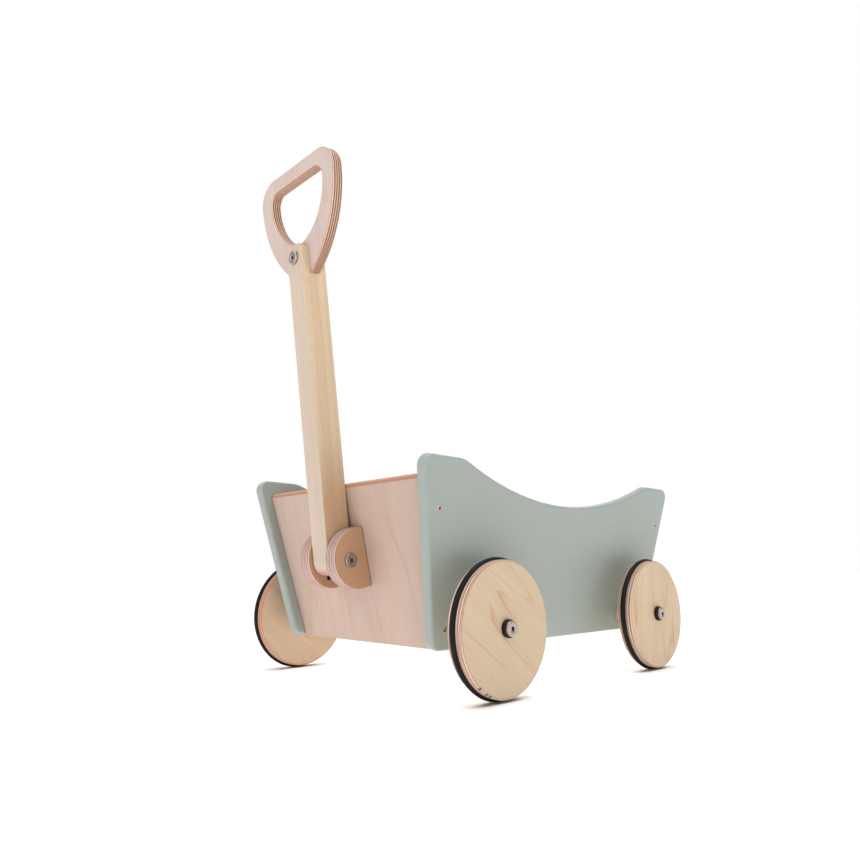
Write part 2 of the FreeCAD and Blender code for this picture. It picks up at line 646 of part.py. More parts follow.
def build():
    """Every sub-part by name, in place."""
    parts = {}
    axles = {end: axle(end) for end in AXLE_X}
    right_places = side_screw_places()
    right_holes = Part.makeCompound(screw_solids(right_places, SIDE_SCREW_LENGTH, False))
    left_holes = mirrored_left(right_holes)
    floor_holes = Part.makeCompound(screw_solids(floor_screw_places(), FLOOR_SCREW_LENGTH, False))
    ear_holes = Part.makeCompound(screw_solids(ear_screw_places(), EAR_SCREW_LENGTH, False))
    insert_seat = Part.makeCylinder(INSERT_RADIUS, INSERT_LENGTH)
    insert_seats = [placed(insert_seat, point, into) for point, into in axle_end_places()]

    side = side_blank().cut([axles["rear"], axles["front"], right_holes])
    parts["side_panel_right"] = side
    parts["side_panel_left"] = mirrored_left(side)
    parts["rear_panel"] = end_blank("rear").cut([right_holes, left_holes, ear_holes])
    parts["front_panel"] = end_blank("front").cut([right_holes, left_holes])
    parts["floor_panel"] = floor_blank().cut(floor_holes)
    parts["side_screws_right"] = Part.makeCompound(screw_solids(right_places, SIDE_SCREW_LENGTH, True))
    parts["side_screws_left"] = mirrored_left(parts["side_screws_right"])
    parts["floor_screws"] = Part.makeCompound(screw_solids(floor_screw_places(), FLOOR_SCREW_LENGTH, True))
    parts["ear_screws"] = Part.makeCompound(screw_solids(ear_screw_places(), EAR_SCREW_LENGTH, True))

    for end in AXLE_X:
        parts[f"axle_{end}"] = axles[end].cut(insert_seats + [floor_holes])
    parts["axle_inserts"] = axle_inserts()
    parts["wheel_bolts"] = wheel_bolts()
    for end in AXLE_X:
        for name, side_sign in SIDES.items():
            parts[f"wheel_disc_{end}_{name}"] = at_wheel(wheel_disc(side_sign), end, side_sign)
            parts[f"tyre_{end}_{name}"] = at_wheel(tyre(side_sign), end, side_sign)
            parts[f"hub_bush_{end}_{name}"] = at_wheel(hub_bush(), end, side_sign)

    for name, side_sign in SIDES.items():
        parts[f"ear_{name}"] = ear(side_sign).cut(ear_holes)
    parts["pivot_nut"] = pivot_nut()
    parts["pivot_bolt"] = pivot_bolt()
    parts["pivot_washers"] = pivot_washers()

    parts["handle_bar"] = leaned(bar_blank().cut(grip_tube_hole()))
    parts["handle_grip"] = leaned(grip_blank().cut(grip_tube_hole()))
    parts["grip_bolt"] = leaned(grip_bolt())
    parts["grip_nut"] = leaned(grip_nut())
    return parts


os.makedirs("parts", exist_ok=True)
for node, shape in build().items():
    shape.exportStep(f"parts/{node}.step")
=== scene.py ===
"""Looks of a wooden push-along wagon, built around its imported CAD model.

Boards, the bar, axles, washers and inserts keep their CAD meshes. The wood is a solid procedural
material that runs through each board in its own axes, so faces, edges and holes agree. Wheels,
tyres, bushes, bolts, nuts and screws are turned again here at a finer grade and stand for their CAD
nodes. Metres, CAD frame.
"""

import json
import math

import bmesh
import bpy
from mathutils import Matrix, Vector

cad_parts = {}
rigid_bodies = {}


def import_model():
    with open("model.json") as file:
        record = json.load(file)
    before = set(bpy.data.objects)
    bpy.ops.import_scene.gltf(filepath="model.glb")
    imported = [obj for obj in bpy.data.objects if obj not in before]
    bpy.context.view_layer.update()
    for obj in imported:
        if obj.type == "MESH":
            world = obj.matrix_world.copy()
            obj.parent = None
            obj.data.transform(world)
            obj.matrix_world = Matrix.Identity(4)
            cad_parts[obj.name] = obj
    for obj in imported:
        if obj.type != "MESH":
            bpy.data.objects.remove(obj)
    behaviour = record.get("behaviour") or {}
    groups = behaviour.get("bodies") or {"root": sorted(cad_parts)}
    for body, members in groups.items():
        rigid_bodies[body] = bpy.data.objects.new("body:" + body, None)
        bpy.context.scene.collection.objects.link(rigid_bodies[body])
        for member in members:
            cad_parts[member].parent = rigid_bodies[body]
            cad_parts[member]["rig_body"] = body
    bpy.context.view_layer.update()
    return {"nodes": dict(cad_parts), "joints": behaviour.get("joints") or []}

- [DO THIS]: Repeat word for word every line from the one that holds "return parts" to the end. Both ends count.

- [TASK SOLUTION]:
    return parts


os.makedirs("parts", exist_ok=True)
for node, shape in build().items():
    shape.exportStep(f"parts/{node}.step")
=== scene.py ===
"""Looks of a wooden push-along wagon, built around its imported CAD model.

Boards, the bar, axles, washers and inserts keep their CAD meshes. The wood is a solid procedural
material that runs through each board in its own axes, so faces, edges and holes agree. Wheels,
tyres, bushes, bolts, nuts and screws are turned again here at a finer grade and stand for their CAD
nodes. Metres, CAD frame.
"""

import json
import math

import bmesh
import bpy
from mathutils import Matrix, Vector

cad_parts = {}
rigid_bodies = {}


def import_model():
    with open("model.json") as file:
        record = json.load(file)
    before = set(bpy.data.objects)
    bpy.ops.import_scene.gltf(filepath="model.glb")
    imported = [obj for obj in bpy.data.objects if obj not in before]
    bpy.context.view_layer.update()
    for obj in imported:
        if obj.type == "MESH":
            world = obj.matrix_world.copy()
            obj.parent = None
            obj.data.transform(world)
            obj.matrix_world = Matrix.Identity(4)
            cad_parts[obj.name] = obj
    for obj in imported:
        if obj.type != "MESH":
            bpy.data.objects.remove(obj)
    behaviour = record.get("behaviour") or {}
    groups = behaviour.get("bodies") or {"root": sorted(cad_parts)}
    for body, members in groups.items():
        rigid_bodies[body] = bpy.data.objects.new("body:" + body, None)
        bpy.context.scene.collection.objects.link(rigid_bodies[body])
        for member in members:
            cad_parts[member].parent = rigid_bodies[body]
            cad_parts[member]["rig_body"] = body
    bpy.context.view_layer.update()
    return {"nodes": dict(cad_parts), "joints": behaviour.get("joints") or []}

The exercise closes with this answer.